The work I did on VH1, my work as host in two game show pilots that aired, my years on local WNBC and Fox5 morning news shows, my year as a film critic for ABC News, my Food Network  show host work and the national radio job I had with Whoopi Goldberg -- that was all employment that I got on my own. No broadcast agent submitted me for it. The ABC News job, which was on a live weekday that show aired on Lifetime TV, and the Whoopi Goldberg radio show were national. I was hired at $500 a week.

I was sure the exclusive one-hour VH1 interview I did of Paul McCartney in London would help me get an audition/interview to be an entertainment contributor on CBS SUNDAY MORNINGS. I pitched myself for years and never got a response. I quit the local WNBC job after I was told by my boss that, although my work was excellent and I was popular with viewers, I would never be under contract and I would "never move up to network" exposure. I had to fight for the ABC News film reviewer job audition in 2000 because producers were not sure I "knew anything" about movies. I got the job.
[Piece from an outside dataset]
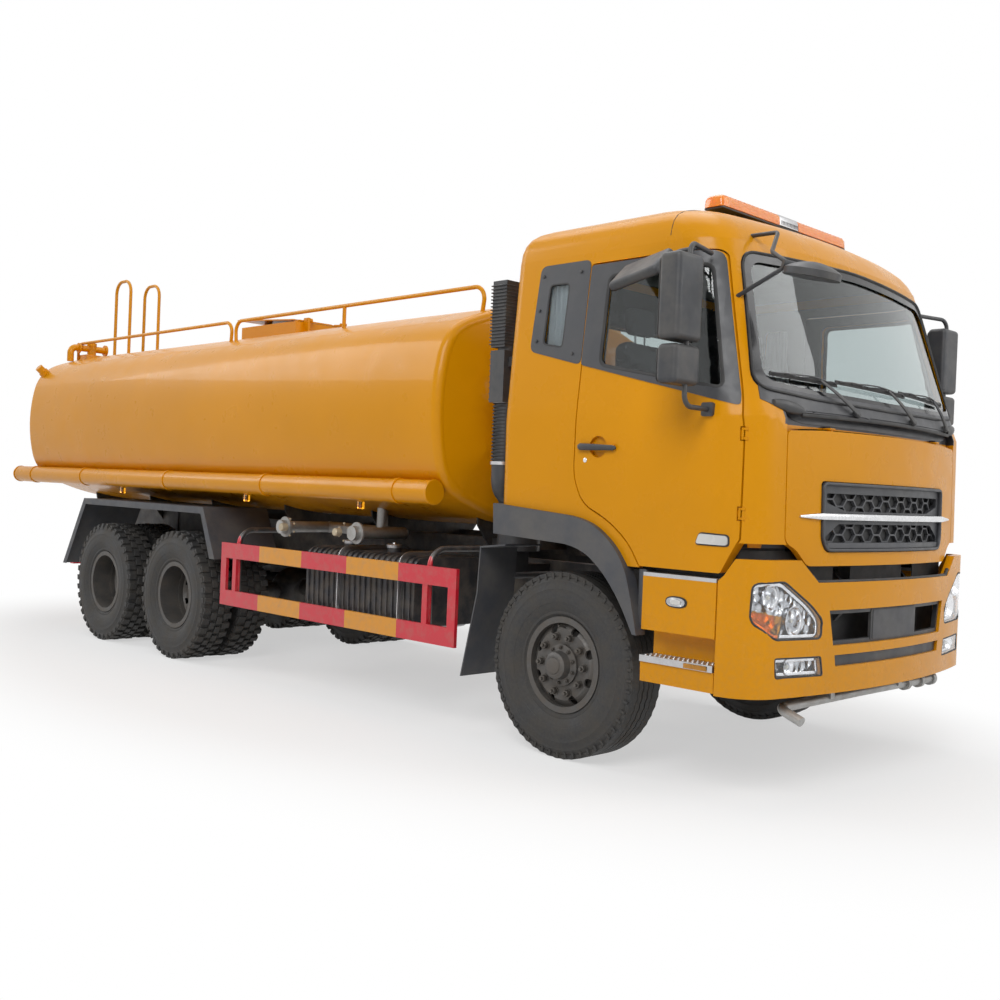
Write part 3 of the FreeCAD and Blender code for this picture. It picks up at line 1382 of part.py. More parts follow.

After my VH1 years, I met with Disney executives in L.A. about doing a possible syndicated celebrity interview show. Someone there loved my weeknight celebrity talk show on VH1. One top Disney TV V.P. (who was later fired) said he was concerned because some of my material "seemed gay." When I was shooting episodes for a classy game show pilot, TV execs wondered if America would "accept a Black game show host." This was all in the early 90s. In 2002, a broadcast agent said he couldn't get me work because I was "getting older." Two months later, I booked the job as a Food Network show host. The show aired from 2002 to 2008.

I reveal all this to let you know the depth of why those acceptances speeches touched me show. They touched me and motivated me to not give up on my dreams regardless of my age. And color. 

If you want to see work I've done, check out my previous post -- OSCAR WINNERS AND ME.

In the meantime, see EVERYTHING EVERYWHERE ALL AT ONCE. I'm so glad that it won top Oscars. Representation matters.